We are fast approaching a cross-over point where the decreasing cost of clean energy will push down the demand and combustive value of fossilized petroleum, while increasing demand for non-combustive (carbon sequestering) uses such as lubricants, solvents and plastics will push up the value of fossilized petroleum. At this cross-over point, the oil will become too valuable to burn.
This cross-over point is only a few years away and climate change will no longer be the disaster that the climate alarmists are expecting. We can speed up this cross-over point by consuming MORE plastic and NOT recycling any of it.

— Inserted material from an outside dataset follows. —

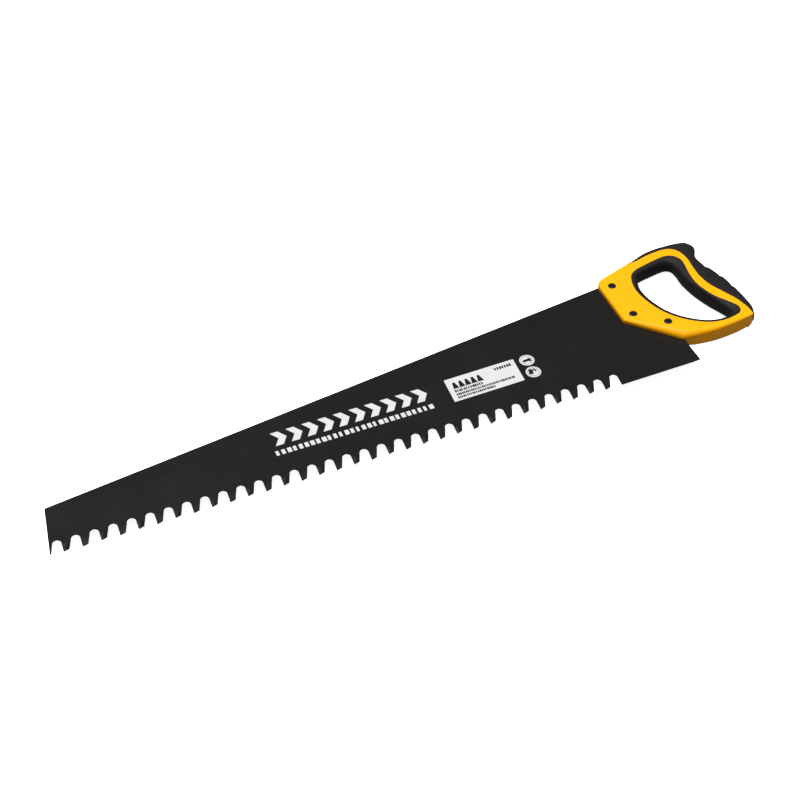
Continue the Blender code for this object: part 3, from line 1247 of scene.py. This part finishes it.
# Outer edge of the yellow strip, paired with the crest of the back rubber
GRIP_PAIRS = (
    ((697, 161), (696.5, 163)), ((708, 161.5), (706, 166.5)), ((722, 165), (720, 172.5)),
    ((736, 167), (735.5, 175.5)), ((746.5, 167), (750, 176)), ((754, 164), (764.5, 176.2)),
    ((759, 158), (777, 174)), ((761.5, 149.5), (782.5, 163)), ((762, 140.5), (775.5, 147)),
    ((761, 129), (778, 132)), ((760.5, 115), (785, 116)), ((763, 98.5), (789.5, 100)),
    ((769.5, 83.5), (791.5, 84)), ((778.5, 65), (792.2, 66)), ((783, 49), (791.7, 49.5)),
    ((784, 38), (787, 37)),
)

# Edge of the hand opening in the core, paired with the liner's crest
OPENING_PAIRS = (
    ((691, 140), (697, 135)), ((700, 148), (703, 141.5)), ((719, 153), (720, 145.5)),
    ((738, 156.5), (735.5, 147.5)), ((748, 154.5), (741, 145)), ((753.5, 148), (742.5, 140.5)),
    ((755, 139), (743, 133)), ((752, 120), (743, 120.5)), ((752, 101), (747, 102)),
    ((758.5, 80), (753.5, 82)), ((768, 65), (759.5, 65)), ((775, 53), (763, 55)),
    ((773.5, 45), (763, 49)), ((767, 41), (760, 46)), ((750, 38.5), (750, 45)),
    ((732, 42.5), (735, 48.5)), ((712, 56), (717, 61)), ((697, 75.5), (703, 79)),
    ((688.5, 99), (695.5, 100.5)), ((686, 121), (693.5, 120)),
)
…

This forces the plastic manufacturers to buy new oil, pushing the non-combustive value even higher thus ending fossilized petroleum combustion and its resulting carbon emissions forever.
But, what about all the plastic floating in the ocean? This is not plastic’s fault; it is our habit of tossing our trash in the wrong places. For every ton of trash floating in the ocean, there is a million tons of trash that didn’t float. I am more concerned about poisoning our seas with heavy metals and “forever” chemicals than with floating plastic. Plastics should be buried in segregated landfills so we can dig it up again in about 1000 years.
Putting plastic back in the ground where it came from is a carbon neutral transaction. Using plastic and plant fiber for permanent applications, such as building houses out of trees, effectively removes 200% of that carbon from the biosphere. The new plant matter that replaces the removed tree consumes carbon at a faster rate than the old growth. The carbon bonds in plastic are quite stable and should remain intact nearly forever if sequestered in a dark place.
By the way, recycling aluminum and other metals is very important because mining and smelting ore is very bad for the environment. Also, the creation and extinction of species is a natural part of God’s design, and we shouldn’t be worried about every little frog, but we probably should worry about bees. We need them.
In reality, the global benefits to humanity of climate change greatly outweigh the costs. Back when this carbon was in the biosphere, dense forests reached the shores of the Arctic Ocean and jungles covered eastern Montana and Wyoming, and food was so abundant that animals grew to be the size of houses. All the excess carbon emissions we generate now will be consumed by increased biomass production.
If you simply look at the top of a globe, you will see that most of the planet’s land mass is north of 45 degrees latitude. Our real national security threat is that Russia and Canada will become the world’s major food suppliers and global economic powers and billions of refugees will be moving north.
This is a very serious issue that affects the entire future agricultural economy of Idaho. Extremist environmental groups plan to also go after the remaining dams on the Snake and Columbia Rivers and end all logging, mining, and grazing on Federal land.
The truth is we can have the dams and the fish too. According to early data from Bonneville Dam, fish counts increased by over 250% since all the other dams on the Columbia and Snake Rivers were built.
The reason for any current decline is loss of spawning habitat, expanded sport fishing, hundreds of native gill nets, now protected seals and sea lions now feast on the returning salmon, Caspian terns, cormorants, seagulls, bass, and walleye feast on the rest of the survivors. East Sand Island in the Columbia River was formed from dredging deposits in 1983. Environmentalists got the island protected by the government, and now is the largest nesting colony of these non-endangered birds in the world feasting on salmon as they enter the ocean. The salmon themselves are not endangered in any way. They are a sub-species that evolved in the Columbia basin after the end of the last ice-age and would not be expected to survive this inter-glacial period or the next ice-age. The Frazier River in Canada is very similar to the Columbia River system but has no dams and has the same fish problems.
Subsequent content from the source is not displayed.